My guess is that the millions of residential users will be less and less 
enthused with (pure) PA each time they change service providers... 

Regards,
-drc




RE: IPv6 fc00::/7 - Unique local addresses

2010-11-01 Thread Nathan Eisenberg
 My guess is that the millions of residential users will be less and
 less enthused with (pure) PA each time they change service providers...

That claim seems to be unsupported by current experience.   Please elaborate.
 
Nathan




Re: IPv6 fc00::/7 - Unique local addresses

2010-11-01 Thread David Conrad
On Nov 1, 2010, at 6:42 PM, Nathan Eisenberg wrote:
 My guess is that the millions of residential users will be less and
 less enthused with (pure) PA each time they change service providers...
 That claim seems to be unsupported by current experience.   Please elaborate.
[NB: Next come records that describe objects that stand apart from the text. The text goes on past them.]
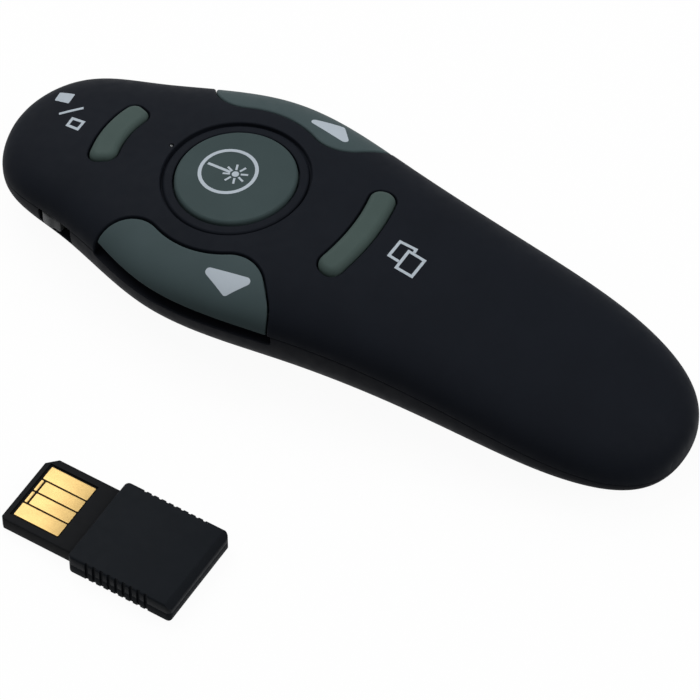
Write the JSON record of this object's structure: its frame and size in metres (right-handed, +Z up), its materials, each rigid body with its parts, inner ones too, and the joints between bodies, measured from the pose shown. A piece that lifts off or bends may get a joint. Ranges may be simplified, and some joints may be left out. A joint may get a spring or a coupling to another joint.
{
  "type": "wireless presentation clicker",
  "caption": "Palm-sized wireless presentation remote with a waisted body, round laser key, bent keys and side keys, slide switch, battery cover and a separate plug-in radio receiver.",
  "frame": {"origin": "on the flat underside of the clicker, the plane it rests on, at the middle of its length and width", "axes": "+X from the nose with the laser window to the tail, +Z up out of the keys, +Y to the far side; the receiver lies on the same plane on the -Y side"},
  "size_m": [0.1058, 0.076, 0.0181],
  "materials": {
    "case_top": "soft satin paint",
    "case_bottom": "soft satin paint",
    "bezel": "polished",
    "round_key": "satin",
    "page_key": "satin",
    "arc_key": "satin",
    "knob": "satin",
    "steel": "plain",
    "clear": "clear",
    "led": "clear resin",
    "board": "solder mask",
    "ribbon": "satin",
    "black_plastic": "moulded",
    "ivory": "moulded",
    "ceramic": "ceramic",
    "copper": "bare track",
    "brass": "turned",
    "wire": "insulated wire",
    "cell": "printed jacket, left plain",
    "receiver": "satin",
    "receiver_plug": "satin",
    "gold": "gold plate"
  },
  "bodies": {
    "case": {"top_shell": "case_top", "bottom_shell": "case_bottom", "laser_bezel": "bezel", "power_switch_body": "black_plastic", "status_light_pipe": "clear", "status_led": "led", "main_board": "board", "window_board": "board", "ribbon_cable": "ribbon", "switch_bodies": "black_plastic", "switch_covers": "steel", "radio_chip": "black_plastic", "crystal": "steel", "laser_driver": "black_plastic", "passives": "ceramic", "board_antenna": "copper", "laser_barrel": "brass", "laser_lens": "clear", "laser_diode": "brass", "laser_leads": "wire", "battery_cells": "cell", "battery_springs": "steel", "battery_plates": "steel", "battery_leads": "wire", "case_screws": "steel", "board_screws": "steel"},
    "battery_cover": {"battery_cover": "case_bottom"},
    "laser_key": {"laser_button": "round_key"},
    "laser_plunger_body": {"laser_plunger": "ivory"},
    "near_page_key": {"near_page_button": "page_key"},
    "near_page_plunger_body": {"near_page_plunger": "ivory"},
    "far_page_key": {"far_page_button": "page_key"},
    "far_page_plunger_body": {"far_page_plunger": "ivory"},
    "black_screen_key": {"black_screen_button": "arc_key"},
    "black_screen_plunger_body": {"black_screen_plunger": "ivory"},
    "window_key": {"window_button": "arc_key"},
    "window_plunger_body": {"window_plunger": "ivory"},
    "power_switch": {"power_switch_knob": "knob"},
    "receiver": {"receiver_upper_shell": "receiver", "receiver_lower_shell": "receiver", "receiver_plug": "receiver_plug", "receiver_contacts": "gold", "receiver_board": "board", "receiver_chip": "black_plastic", "receiver_crystal": "steel"}
  },
  "joints": [
    {"name": "battery_cover_hinge", "type": "hinge", "parent": "case", "child": "battery_cover", "pos_m": [0.0335, 0, 0.0001], "axis": [0, -1, 0], "range_deg": [0, 25]},
    {"name": "laser_press", "type": "slide", "parent": "case", "child": "laser_key", "axis": [0, 0, -1], "range_m": [0, 0.0005], "stiffness_N_per_m": 3000},
    {"name": "laser_plunger_slide", "type": "slide", "parent": "case", "child": "laser_plunger_body", "axis": [0, 0, -1], "range_m": [0, 0.00025]},
    {"name": "near_page_press", "type": "slide", "parent": "case", "child": "near_page_key", "axis": [0, 0, -1], "range_m": [0, 0.0005], "stiffness_N_per_m": 3000},
    {"name": "near_page_plunger_slide", "type": "slide", "parent": "case", "child": "near_page_plunger_body", "axis": [0, 0, -1], "range_m": [0, 0.00025]},
    {"name": "far_page_press", "type": "slide", "parent": "case", "child": "far_page_key", "axis": [0, 0, -1], "range_m": [0, 0.0005], "stiffness_N_per_m": 3000},
    {"name": "far_page_plunger_slide", "type": "slide", "parent": "case", "child": "far_page_plunger_body", "axis": [0, 0, -1], "range_m": [0, 0.00025]},
    {"name": "black_screen_press", "type": "slide", "parent": "case", "child": "black_screen_key", "axis": [0, 0, -1], "range_m": [0, 0.0005], "stiffness_N_per_m": 3000},
    {"name": "black_screen_plunger_slide", "type": "slide", "parent": "case", "child": "black_screen_plunger_body", "axis": [0, 0, -1], "range_m": [0, 0.00025]},
    {"name": "window_press", "type": "slide", "parent": "case", "child": "window_key", "axis": [0, 0, -1], "range_m": [0, 0.0005], "stiffness_N_per_m": 3000},
    {"name": "window_plunger_slide", "type": "slide", "parent": "case", "child": "window_plunger_body", "axis": [0, 0, -1], "range_m": [0, 0.00025]},
    {"name": "power_switch_slide", "type": "slide", "parent": "case", "child": "power_switch", "axis": [1, 0, 0], "range_m": [0, 0.002]},
    {"name": "receiver_lift", "type": "slide", "parent": "case", "child": "receiver", "axis": [0, 0, 1], "range_m": [0, 0.03]}
  ],
  "couplings": [
    {"joint": "laser_plunger_slide", "follows": "laser_press", "ratio": 0.5},
    {"joint": "near_page_plunger_slide", "follows": "near_page_press", "ratio": 0.5},
    {"joint": "far_page_plunger_slide", "follows": "far_page_press", "ratio": 0.5},
    {"joint": "black_screen_plunger_slide", "follows": "black_screen_press", "ratio": 0.5},
    {"joint": "window_plunger_slide", "follows": "window_press", "ratio": 0.5}
  ]
}
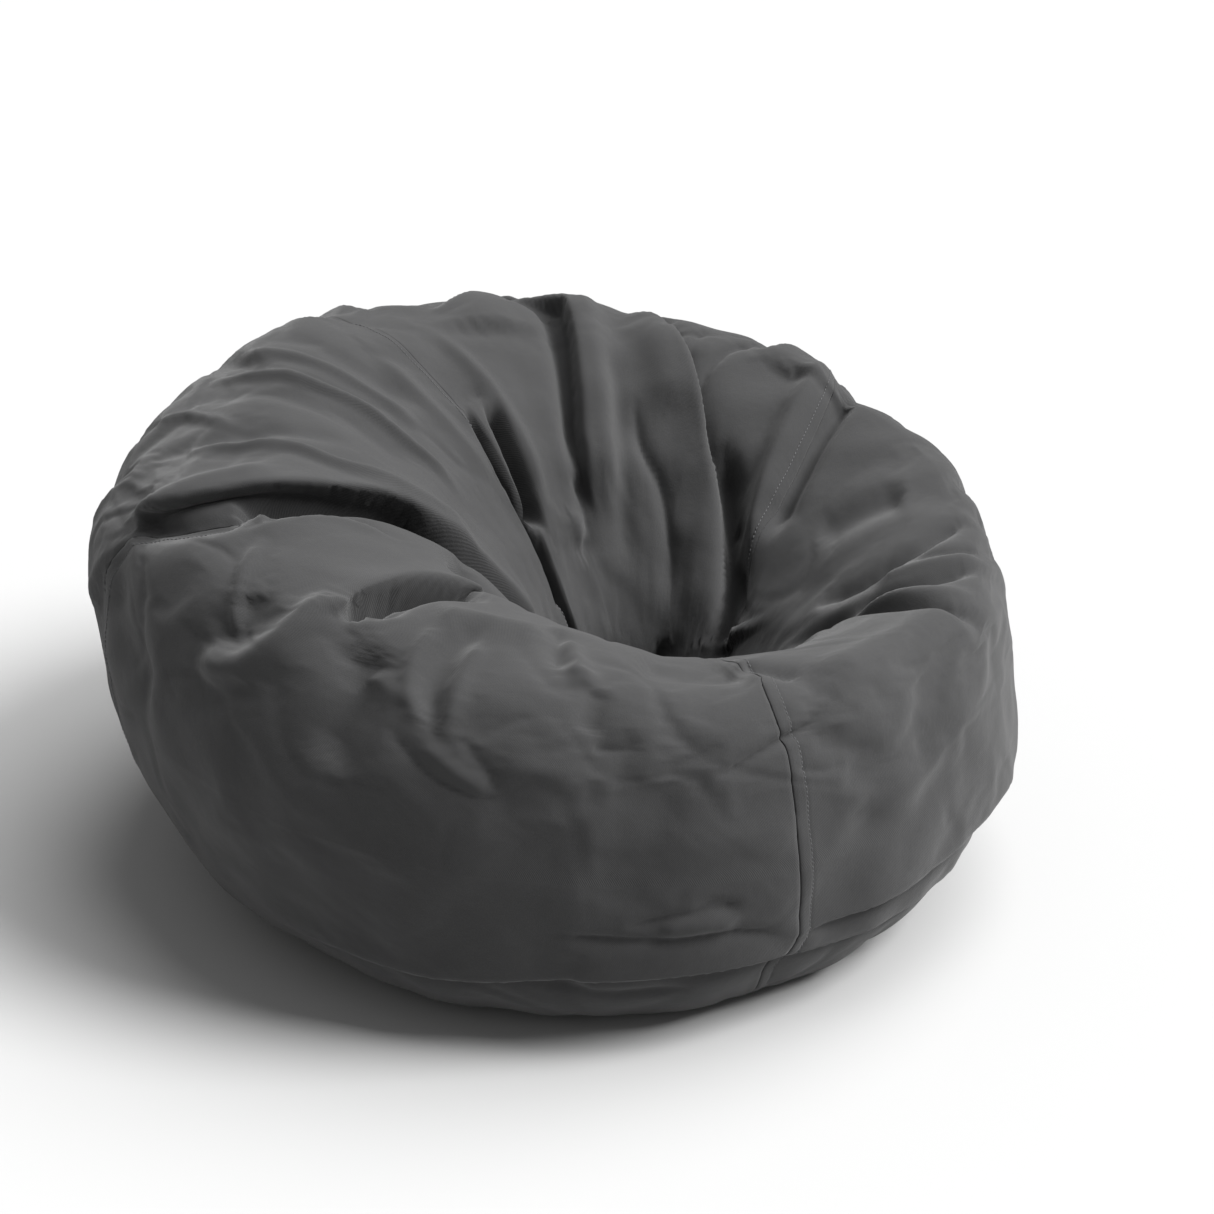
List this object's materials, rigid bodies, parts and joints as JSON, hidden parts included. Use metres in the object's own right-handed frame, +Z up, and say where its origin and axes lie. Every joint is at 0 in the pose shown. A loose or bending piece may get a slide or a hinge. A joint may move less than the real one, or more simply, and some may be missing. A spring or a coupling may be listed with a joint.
{
  "type": "bean bag chair",
  "caption": "Large round bean bag chair with a funnel seat, a zipped cotton twill cover in panels and a zipped inner liner of bead filling.",
  "frame": {"origin": "on the floor, under the middle of the belly's width and depth", "axes": "+Z up, +X to the sitter's left of the front view (the right-hand side seen from the front), the front of the seat faces -Y"},
  "size_m": [0.9678, 0.9942, 0.5083],
  "materials": {
    "cover_twill": "matt cotton twill",
    "thread": "polyester sewing thread",
    "zip_tape": "woven tape",
    "zip_metal": "brushed",
    "zip_coil": "moulded",
    "liner_cloth": "plain woven polyester",
    "label_cloth": "satin tape",
    "beads": "expanded polystyrene beads"
  },
  "bodies": {
    "bag": {"cover_wall_front_right": "cover_twill", "cover_wall_back_right": "cover_twill", "cover_wall_back_left": "cover_twill", "cover_wall_front_left": "cover_twill", "cover_seat_cap": "cover_twill", "cover_base_front": "cover_twill", "cover_base_back": "cover_twill", "seam_stitch_front": "thread", "seam_stitch_right": "thread", "seam_stitch_back": "thread", "seam_stitch_left": "thread", "care_label": "label_cloth", "cover_zip_tape_front": "zip_tape", "cover_zip_teeth_front": "zip_metal", "cover_zip_tape_back": "zip_tape", "cover_zip_teeth_back": "zip_metal", "cover_zip_stop_left": "zip_metal", "cover_zip_stop_right": "zip_metal", "liner_wall_front_right": "liner_cloth", "liner_wall_back_right": "liner_cloth", "liner_wall_back_left": "liner_cloth", "liner_wall_front_left": "liner_cloth", "liner_seat_cap": "liner_cloth", "liner_base_front": "liner_cloth", "liner_base_back": "liner_cloth", "liner_zip_tape_front": "zip_tape", "liner_zip_teeth_front": "zip_coil", "liner_zip_tape_back": "zip_tape", "liner_zip_teeth_back": "zip_coil", "liner_zip_stop_left": "zip_coil", "liner_zip_stop_right": "zip_coil", "bead_fill": "beads"},
    "cover_slider": {"cover_zip_slider": "zip_metal"},
    "liner_slider": {"liner_zip_slider": "zip_coil"}
  },
  "joints": [
    {"name": "cover_zip_travel", "type": "slide", "parent": "bag", "child": "cover_slider", "axis": [-1, 0, 0], "range_m": [0, 0.5365]},
    {"name": "liner_zip_travel", "type": "slide", "parent": "bag", "child": "liner_slider", "axis": [-1, 0, 0], "range_m": [0, 0.3595]}
  ]
}
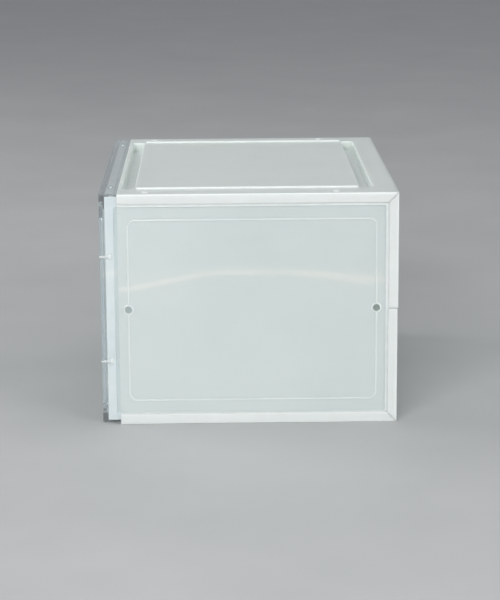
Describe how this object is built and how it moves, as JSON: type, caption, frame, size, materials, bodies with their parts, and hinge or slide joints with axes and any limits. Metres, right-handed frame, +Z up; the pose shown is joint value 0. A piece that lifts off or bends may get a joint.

Currently, most residential customers have PA+NATv4, where the CPE provides the 
public IPv4 address to the NATv4 box (which might be the same box as the CPE) 
via DHCP (or PPPoE). As such, all internal devices are shielded from all 
renumbering events.  In a NATless PA world, all devices will need to be 
renumbered on a change of provider.  While in theory, address lifetimes and 
multiple addresses should reduce the impact renumbering might have, I will 
admit some skepticism that renumbering IPv6 providers will be sufficiently 
transparent as customers are used to with IPv4 PA+NATv4. Perhaps I am wrong.

Regards,
-drc




Re: IPv6 fc00::/7 - Unique local addresses

2010-11-01 Thread Ben Jencks
On Tue, Nov 2, 2010 at 00:58, David Conrad d...@virtualized.org wrote:
 On Nov 1, 2010, at 6:42 PM, Nathan Eisenberg wrote:
 My guess is that the millions of residential users will be less and
 less enthused with (pure) PA each time they change service providers...
 That claim seems to be unsupported by current experience.   Please elaborate.

 Currently, most residential customers have PA+NATv4, where the CPE provides 
 the public IPv4 address to the NATv4 box (which might be the same box as the 
 CPE) via DHCP (or PPPoE). As such, all internal devices are shielded from all 
 renumbering events.  In a NATless PA world, all devices will need to be 
 renumbered on a change of provider.  While in theory, address lifetimes and 
 multiple addresses should reduce the impact renumbering might have, I will 
 admit some skepticism that renumbering IPv6 providers will be sufficiently 
 transparent as customers are used to with IPv4 PA+NATv4. Perhaps I am wrong.

No average residential user should ever see or configure an IPv6
address; all the vendors are using zeroconf etc. to avoid it at all
costs. If it was all autoconfigured in the first place, there's no
reason autoconfiguration shouldn't be able to renumber it.